Former park of miniatures in Canada

Woodleigh Replicas was a park of miniatures situated in the rural community of Burlington outside Kensington, Prince Edward Island on a 30-acre site. The visitor attraction opened in 1957 and closed in May 2008. In 2021 the property was purchased and the new owners began a restoration of the main structure, the Tower of London, as well as Dunvegan Castle. Though no longer intended as a tourist attraction, they are expected to be used for private rentals and events under the brand name Woodleigh Castles.

==Beginnings==
It was started about 1945 by Ernest Johnstone, a veteran of World War I and his son Archibald Johnstone, a veteran of World War II. Construction continued through the 1970s. The elder Johnstone, of Scottish descent, named it after his ancestral home in Annandale.

==Features==
It featured replicas at varying scales of landmarks from the United Kingdom including St. Paul's Cathedral, Anne Hathaway's cottage, Shakespeare's birthplace, The Old Curiosity Shop, and Dunvegan Castle. The most ambitious feature is a replica of the Tower of London, which covers a substantial portion of the site and which includes the Armories and replicas of the Crown Jewels.

==Closure==
The 35 acre attraction was closed due to falling attendance and the declining health of its last private owner, Peter Steele.
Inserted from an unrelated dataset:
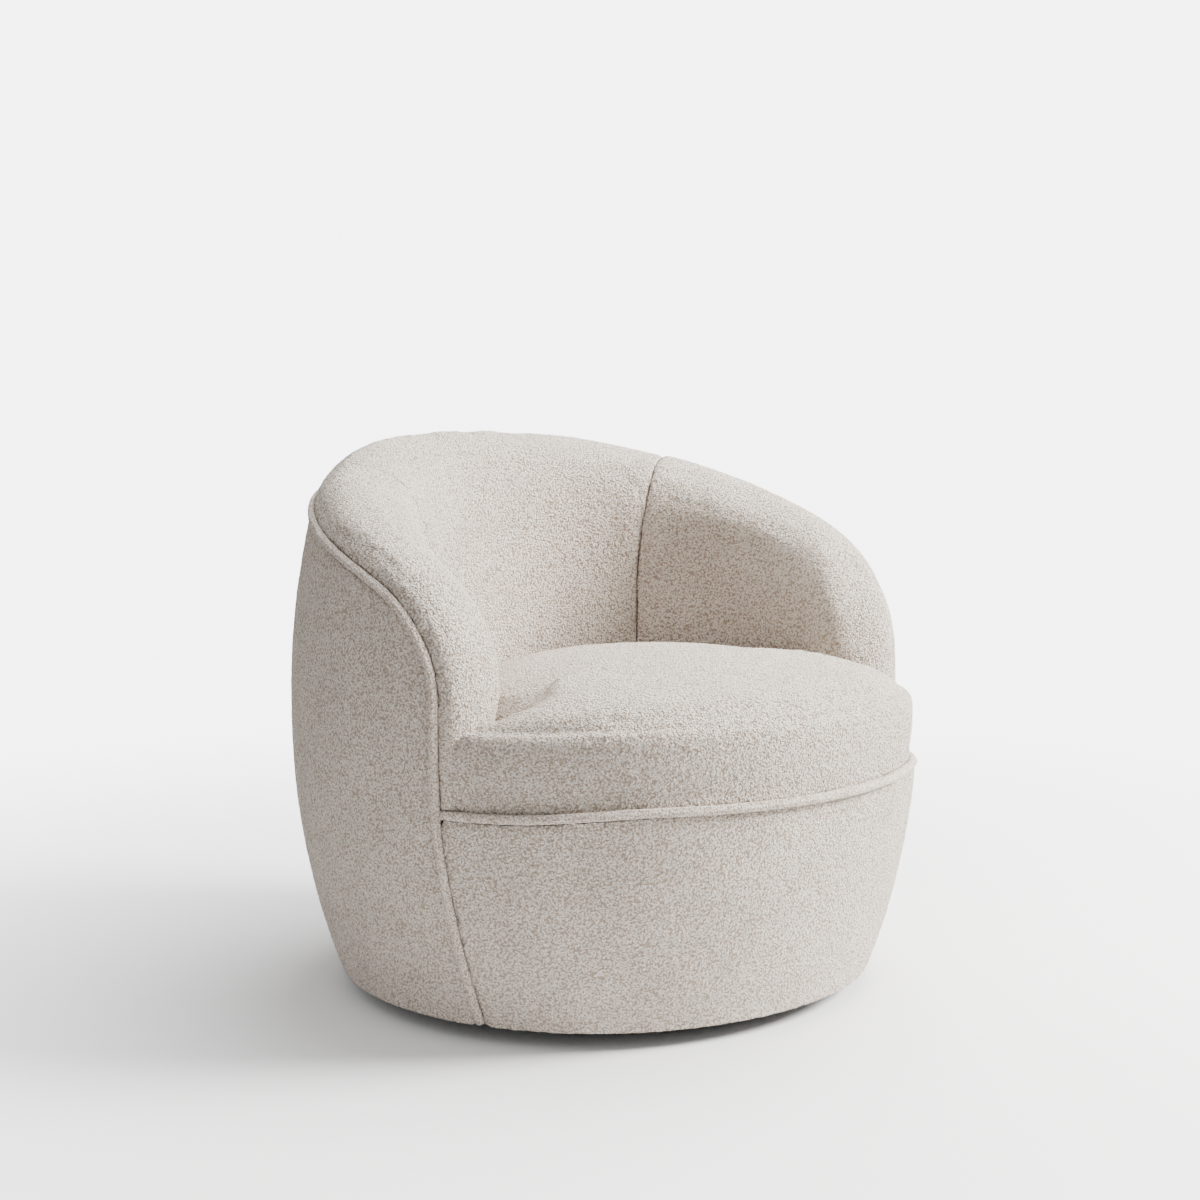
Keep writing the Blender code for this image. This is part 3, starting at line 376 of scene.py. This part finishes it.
def normals_of(piece):
    normals = np.zeros(len(piece.data.vertices) * 3, np.float32)
    piece.data.vertex_normals.foreach_get("vector", normals)
    return normals.reshape(-1, 3).astype(float)


def set_points(piece, points):
    piece.data.vertices.foreach_set("co", points.astype(np.float32).ravel())
    piece.data.update()


def fade(values, start, end):
    """0 before start, 1 after end, smooth between them."""
    t = np.clip((values - start) / (end - start), 0.0, 1.0)
    return t * t * (3.0 - 2.0 * t)

# %% Make the padded blanks
PAD_SQUARES, CUSHION_SQUARES, DECK_SQUARES = 0.0050, 0.0056, 0.0070

cushion = smooth_copy("seat_cushion", ["cushion_core"], 3, CUSHION_SQUARES)
back = smooth_copy("inside_back", ["back_pad"], 3, PAD_SQUARES)
right_arm = smooth_copy("inside_arm_right", ["arm_pad_right"], 3, PAD_SQUARES)
left_arm = smooth_copy("inside_arm_left", ["arm_pad_left"], 3, PAD_SQUARES)
deck = smooth_copy("spring_deck", ["deck_pad"], 2, DECK_SQUARES)
for blank in (cushion, back, right_arm, left_arm, deck):
    print(blank.name, len(blank.data.polygons), "squares")

# %% [markdown]
# ## Filling the pads by simulation
#
# Foam pushes its cover outwards until the cloth goes tight. Blender's Cloth does the same with a little
# pressure inside and gravity off. Cushion, back and arms are simulated together, one step of the timeline
# at a time. Cloth under pressure also rounds off a pad's edges, which real covers don't, because they are cut
# and sewn to shape: so only the outward part of each point's travel is kept, and that is capped.

# %% Swell the blanks
FILL_FRAMES = 20
FILL_PRESSURE = 4.0
COVER = 0.0034           # the cover lies this far outside its foam
SWELL = {"seat_cushion": 0.0070, "inside_back": 0.0035, "inside_arm_right": 0.0035, "inside_arm_left": 0.0035}
SLIDE_SHARE = 0.3        # of the simulated travel along the surface


def capped(piece, before, outward):
    """The simulated points, moved out from before by no more than the piece may swell, and never in."""
    step = points_of(piece) - before
    rise = np.sum(step * outward, axis=1)
    along = step - rise[:, None] * outward
    most = SWELL[piece.name]
    eased = most * np.tanh(np.maximum(rise, 0.0) / most)
    length = np.maximum(np.linalg.norm(along, axis=1), 1e-9)
    slid = along * (most * np.tanh(SLIDE_SHARE * length / most) / length)[:, None]
    return before + outward * (COVER + eased)[:, None] + slid


def fill(pieces):
    starts = {piece.name: (points_of(piece), normals_of(piece)) for piece in pieces}
    for piece in pieces:
        cloth = piece.modifiers.new("Filling", "CLOTH")
        cloth.settings.use_pressure = True
        cloth.settings.uniform_pressure_force = FILL_PRESSURE
        cloth.settings.effector_weights.gravity = 0.0
        cloth.settings.quality = 4
    for step in range(1, FILL_FRAMES + 1):
        bpy.context.scene.frame_set(step)
    graph = bpy.context.evaluated_depsgraph_get()
    after = {piece.name: bpy.data.meshes.new_from_object(piece.evaluated_get(graph)) for piece in pieces}
    bpy.context.scene.frame_set(1)
    for piece in pieces:
        piece.modifiers.clear()
        old, piece.data = piece.data, after[piece.name]
        bpy.data.meshes.remove(old)
        set_points(piece, capped(piece, *starts[piece.name]))


PADS = [cushion, back, right_arm, left_arm]
fill(PADS)
print("pads filled")

# %% [markdown]
# ## Fitting the pads to each other
#
# Where two pads meet they press flat against each other. That is done by pulling every point that has
# swollen past a boundary back onto it: the pads of back and arms stop at the seam's plane, and the cushion
# stops at the wall of the seat well. The seams between back and arms start upright at the rim and then
# lean toward the middle of the back, because the panels are cut narrower at the seat; turning the points
# near a seam about the chair's axis, more the lower they are, gives that without opening it.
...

The province (Government of Prince Edward Island), which held the mortgage, failed to find a buyer for the property when it was first offered for sale in June, 2008.

==Woodleigh Castles==
In 2021 the property was purchased by a new private owner. Some of the property was subdivided into building lots and restoration and reconstruction work was started on the two main structures, Dunvegan Castle and the Tower of London. Though no longer intended as a tourist attraction, they have been rebranded as Woodleigh Castles, and it is expected they will be used for private rentals and as an event venue.